A North Korean nuclear negotiator who was reported to have been executed over the failure of the February Hanoi summit between Kim Jong-un and US President Donald Trump is still alive, South Korean intelligence said on Tuesday.
News of Kim Hyok Chol’s death by firing squad as part of a purge of top North Korean officials was first reported in South Korea’s Chosun Ilbo newspaper in late May and generated headlines around the world.
However, the National Intelligence Service contradicted that account on Tuesday, telling a closed-door meeting of parliamentarians in Seoul that reports of his demise were greatly exaggerated.
The meeting between Kim Jong-un and Mr Trump in Vietnam earlier this year had been billed as a landmark summit to make progress on nuclear disarmament, but it ended abruptly without a deal after a disagreement over sanctions.
The official in question - Mr Kim, a former ambassador to Spain - and four others who were responsible for laying the groundwork for the summit were alleged to have been charged with espionage on behalf of the US and executed at Mirim airport, near the capital, Pyongyang.
The same report claimed that Kim Yong Chol, a former spy chief, who travelled to Washington in the run-up to the summit, had been banished to a labour camp. It said that Kim Yo-jong, the leader’s sister, had also fallen out of favour and been told to keep a low profile.
However, Kim Yong Chol was later spotted at a weekend concert with the North Korean leader and Kim Yo-jong has been seen at ruling party events, casting doubt on the original claims.
The latest assertion by the NIS would not rule out the demotion of senior aides who were deeply involved in discussions with Americans ahead of the Hanoi meeting.
Kim was widely seen to have overplayed his hand in talks with Mr Trump and his inability to secure any form of sanctions relief was a humiliating outcome.
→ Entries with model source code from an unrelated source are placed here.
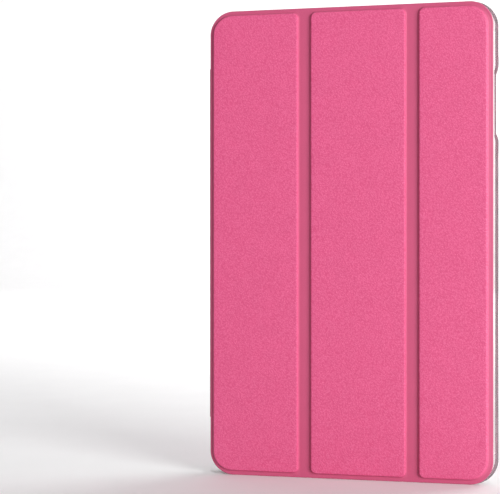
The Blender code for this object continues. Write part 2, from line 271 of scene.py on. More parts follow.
def tidy_normals(piece):
    """Merges doubled points and turns every face outwards."""
    builder = bmesh.new()
    builder.from_mesh(piece.data)
    bmesh.ops.remove_doubles(builder, verts=builder.verts, dist=1e-7)
    bmesh.ops.recalc_face_normals(builder, faces=builder.faces)
    builder.to_mesh(piece.data)
    builder.free()
    return piece


# ---------------------------------------------------------------- finishes

def start_finish(name):
    material = bpy.data.materials.new(name)
    material.use_nodes = True
    shader = material.node_tree.nodes["Principled BSDF"]
    return material, shader


def add_node(material, kind, settings=None, values=None):
    """A node with its settings and the values of its unlinked sockets."""
    node = material.node_tree.nodes.new(kind)
    for key, value in (settings or {}).items():
        setattr(node, key, value)
    for key, value in (values or {}).items():
        node.inputs[key].default_value = value
    return node


def link(material, source, target):
    material.node_tree.links.new(source, target)


def add_place(material, turn=(0.0, 0.0, 0.0), scale=(1.0, 1.0, 1.0)):
    """The piece's own coordinates, turned and then scaled along the turned axes."""
    place = add_node(material, "ShaderNodeTexCoord")
    turned = add_node(material, "ShaderNodeMapping", values={"Rotation": turn})
    scaled = add_node(material, "ShaderNodeMapping", values={"Scale": scale})
    link(material, place.outputs["Object"], turned.inputs["Vector"])
    link(material, turned.outputs["Vector"], scaled.inputs["Vector"])
    return scaled.outputs["Vector"]


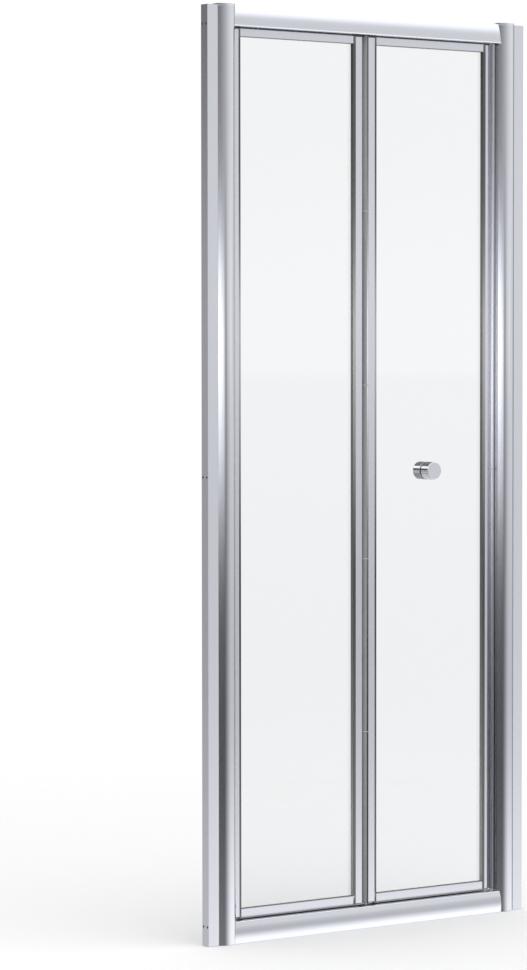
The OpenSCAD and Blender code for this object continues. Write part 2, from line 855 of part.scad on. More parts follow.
// Plates that close the stiles' ends, notched for the ends of the panel rails
module end_caps() {
    notch_gap = 0.1;
    color(BLACK) for (z = [panel_z0, panel_z1 - end_cap_t]) difference() {
        union() {
            translate([hinge_x0, stile_y0, z]) cube([hinge_stile_w, stile_d, end_cap_t]);
            translate([arm - outer_x1, stile_y0, z]) cube([outer_stile_w, stile_d, end_cap_t]);
        }
        translate([bay_x0 - channel_depth, rail_y0 - notch_gap, z - EPS])
            cube([bay_x1 - bay_x0 + 2 * channel_depth, panel_rail_d + 2 * notch_gap, end_cap_t + 2 * EPS]);
    }
}

// Carrier strip under the bottom rail with a lip down to the sill
module wiper() {
    side_inset = 0.5;
    lip_forward = 2;
    lip_h = panel_gap_low - wiper_t - wiper_gap;
    color(RUBBER) {
        translate([bay_x0, rail_y0 + side_inset, panel_z0 - wiper_t])
            cube([bay_x1 - bay_x0, panel_rail_d - 2 * side_inset, wiper_t]);
        translate([bay_x0, corner_port_y - wiper_lip_t / 2 - lip_forward, panel_z0 - wiper_t - lip_h])
            cube([bay_x1 - bay_x0, wiper_lip_t, lip_h + WELD]);
    }
}

module pivot_panel_top_rail() {
    color(POLISHED) top_rail();
}

module pivot_panel_bottom_rail() {
    color(POLISHED) low_rail();
}

module pivot_panel_glass() {
    color(GLASS) difference() {
        pane();
        translate([knob_x, glass_y - EPS, knob_z]) rotate([-90, 0, 0])
            cylinder(r = knob_hole_r, h = glass_t + 2 * EPS);
    }
}

module pivot_panel_gasket() {
    color(RUBBER) gasket();
}

module pivot_panel_corner_screws() {
    corner_screws();
}

module pivot_panel_end_caps() {
    end_caps();
}

module pivot_panel_wiper() {
    wiper();
}

// Pins fixed in a stile's nose, reaching into a block or shoe above and below
module nose_pins() {
    end_gap = 2;
    fixed_l = pin_bore - end_gap;
    color(STEEL) {
        translate([0, 0, panel_z0 - pin_reach]) cylinder(r = pin_r, h = pin_reach + fixed_l);
        translate([0, 0, panel_z1 - fixed_l]) cylinder(r = pin_r, h = fixed_l + pin_reach);
    }
}

module pivot_pins() {
    at_pivot_axis() nose_pins();
}

module guide_pins() {
    at_guide_axis() nose_pins();
}

// Nylon collars that carry the pivot panel on its blocks
module pivot_spacers() {
    face_gap = 0.1;
    low_h = panel_z0 - (block_low_z + block_h) - 2 * face_gap;
    top_h = block_top_z - panel_z1 - 2 * face_gap;
    color(NYLON) at_pivot_axis() {
        translate([0, 0, block_low_z + block_h + face_gap]) spacer(low_h);
        translate([0, 0, panel_z1 + face_gap]) spacer(top_h);
    }
}

module spacer(h) {
    difference() {
        cylinder(r = spacer_r, h = h);
        translate([0, 0, -EPS]) cylinder(r = pin_r + pin_seat, h = h + 2 * EPS);
    }
}

// Place of the screw on the flat of the pivot stile's nose, facing forward and slightly off the post
module nose_screw_place() {
    lean = 25;
    flat_depth = 0.5;
    translate([0, 0, nose_screw_z]) rotate([0, 0, lean]) translate([0, flat_depth - nose_r, 0])
        rotate([90, 0, 0]) children();
}

module nose_screw() {
    color(STEEL) at_pivot_axis() nose_screw_place() thread_cutter(nose_screw_l);
}

module fold_pin() {
    foot = 2.6;
    head = 1;
    color(STEEL) translate([0, axis_y, panel_z0 - foot])
        cylinder(r = pin_r, h = panel_z1 - panel_z0 + foot + head);
}

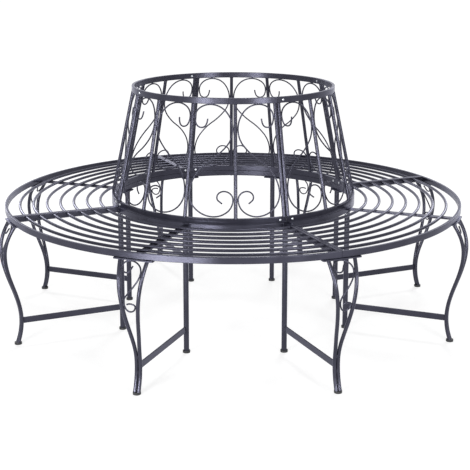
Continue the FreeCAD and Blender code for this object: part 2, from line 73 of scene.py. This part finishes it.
# %% Camera
PHOTO_SIZE = 470  # pixels, across and down
FOCAL_PIXELS = 1105.4  # the focal length, measured in those pixels
SENSOR = 36.0  # millimetres
CAMERA_PLACE = Vector((1.408, -3.586, 1.340))
CAMERA_YAW = math.radians(111.35)
CAMERA_PITCH = math.radians(11.56)
CAMERA_ROLL = math.radians(-0.04)
LENS_CENTRE_Y = 165.0  # the row of the photograph that is straight ahead of the lens
FAR_CLIP = 100

camera_data = bpy.data.cameras.new("photograph")
camera = bpy.data.objects.new("photograph", camera_data)
bpy.context.scene.collection.objects.link(camera)
camera_data.sensor_width = SENSOR
camera_data.lens = FOCAL_PIXELS * SENSOR / PHOTO_SIZE
camera_data.shift_y = (LENS_CENTRE_Y - PHOTO_SIZE / 2) / PHOTO_SIZE
camera_data.clip_end = FAR_CLIP
camera.location = CAMERA_PLACE
camera.rotation_euler = (math.pi / 2 - CAMERA_PITCH, CAMERA_ROLL, CAMERA_YAW - math.pi / 2)
bpy.context.scene.camera = camera
print(f"lens {camera_data.lens:.1f} mm, {CAMERA_PLACE.xy.length:.2f} m from the axis")

# %% [markdown]
# ## Helpers for materials
# Colours are written as sRGB hex values, the way a colour picker shows them, and one function
# turns them to the linear values that shaders need. One small function adds a node, sets its
# values and links its inputs, so that each material reads as a short recipe.

# %% Helpers for materials
def linear(hex_colour):
    """An sRGB colour such as '#7f8084' as linear red, green, blue and alpha."""
    channels = [int(hex_colour[i:i + 2], 16) / 255 for i in (1, 3, 5)]
    return [c / 12.92 if c <= 0.04045 else ((c + 0.055) / 1.055) ** 2.4 for c in channels] + [1.0]


def add(tree, kind, settings=None, **inputs):
    """Adds a node to a tree. An input is named, with _ for a space, or numbered, such as _0.
    It is given a value, or a socket of another node to link from."""
    node = tree.nodes.new(kind)
    for name, value in (settings or {}).items():
        setattr(node, name, value)
    for name, value in inputs.items():
        key = int(name[1:]) if name[1:].isdigit() else name.replace("_", " ")
        socket = node.inputs[key]
        if isinstance(value, bpy.types.NodeSocket):
            tree.links.new(value, socket)
        else:
            socket.default_value = value
    return node


def new_material(name):
    """An empty material, and its node tree."""
    material = bpy.data.materials.new(name)
    material.use_nodes = True
    tree = material.node_tree
    tree.nodes.clear()
    return material, tree


print("helpers for materials are ready")

# %% [markdown]
# A Mix node does for numbers, vectors and colours what its data type says. With colours, it
# takes them on its sockets 6 and 7, its share on socket 0, and gives the mixed one on output 2.

# %% Mixing two colours
COLOURS = {"data_type": "RGBA"}
MIXED = 2
print("colours are mixed as", COLOURS["data_type"])

# %% [markdown]
# ## Slate-grey powder coat
# Powder coat is a dry paint that is sprayed on as charged dust and baked until it flows. It
# never flows quite flat: the skin keeps a fine orange peel about 1.5 mm from bump to bump. This
# one is a dark slate with a breath of violet, half way between satin and gloss, and it is full of
# fine metal flakes. They make half of its shine that of a dark metal, which keeps its violet at
# a glancing angle, where plain paint mirrors pure white. A flake is a fraction of a millimetre,
# so the flakes are drawn at 0.9 mm to show at all. A slow cloud lets the slate vary a little.

# %% Powder coat
ORANGE_PEEL = 1.5 * MM
PEEL_HEIGHT = 0.05 * MM
FLAKE = 0.9 * MM
CLOUD = 60 * MM
DARK_SLATE, PALE_SLATE = "#2e2e38", "#393944"
FLAKE_SHEEN = "#e6e7ff"


def make_powder_coat():
    material, tree = new_material("slate_powder_coat")
    place = add(tree, "ShaderNodeTexCoord").outputs["Object"]
    cloud = add(tree, "ShaderNodeTexNoise", Vector=place, Scale=1 / CLOUD, Detail=3.0)
    shade = add(tree, "ShaderNodeMapRange", Value=cloud.outputs["Fac"],
                From_Min=0.3, From_Max=0.7)
    base = add(tree, "ShaderNodeMix", COLOURS, _0=shade.outputs[0],
               _6=linear(DARK_SLATE), _7=linear(PALE_SLATE))
    peel = add(tree, "ShaderNodeTexNoise", Vector=place, Scale=1 / ORANGE_PEEL, Detail=2.0)
    bump = add(tree, "ShaderNodeBump", Height=peel.outputs["Fac"],
               Strength=0.25, Distance=PEEL_HEIGHT)
    flake = add(tree, "ShaderNodeTexVoronoi", Vector=place, Scale=1 / FLAKE)
    rough = add(tree, "ShaderNodeMapRange", Value=flake.outputs["Distance"],
                From_Min=0.1, From_Max=0.4, To_Min=0.14, To_Max=0.25)
    skin = add(tree, "ShaderNodeBsdfPrincipled", Base_Color=base.outputs[MIXED],
               Roughness=rough.outputs[0], Normal=bump.outputs["Normal"],
               Metallic=0.5, Specular_Tint=linear(FLAKE_SHEEN))
    add(tree, "ShaderNodeOutputMaterial", Surface=skin.outputs["BSDF"])
    return material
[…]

The leading officials in the pre-summit negotiations appear to no longer be acting on the frontline of Kim’s US strategy, giving way for the rise of Choe Son-hui, the vice minister of foreign affairs, and Kim Myong Gil, the former ambassador to Vietnam who is now reportedly the North’s new special envoy.
In June, a report on CNN suggested that Kim Hyok Chol was in state custody and under investigation for his role in the summit, along with the chief translator, Sin Hye Yong.
Earlier news of his alleged execution highlighted the difficulties of verifying facts from the hermit kingdom, and can now be added to a growing list of high-ranking officials who have been believed to be executed, only to come back from the dead.
Another prominent example was Hyon Song-wol, the head of the Samjiyon orchestra, who was alleged to have been shot in a “hail of gunfire” in 2013.
She later reemerged as an envoy to the South Korean Winter Olympics in 2018, and is now known as one of the most influential women in North Korea.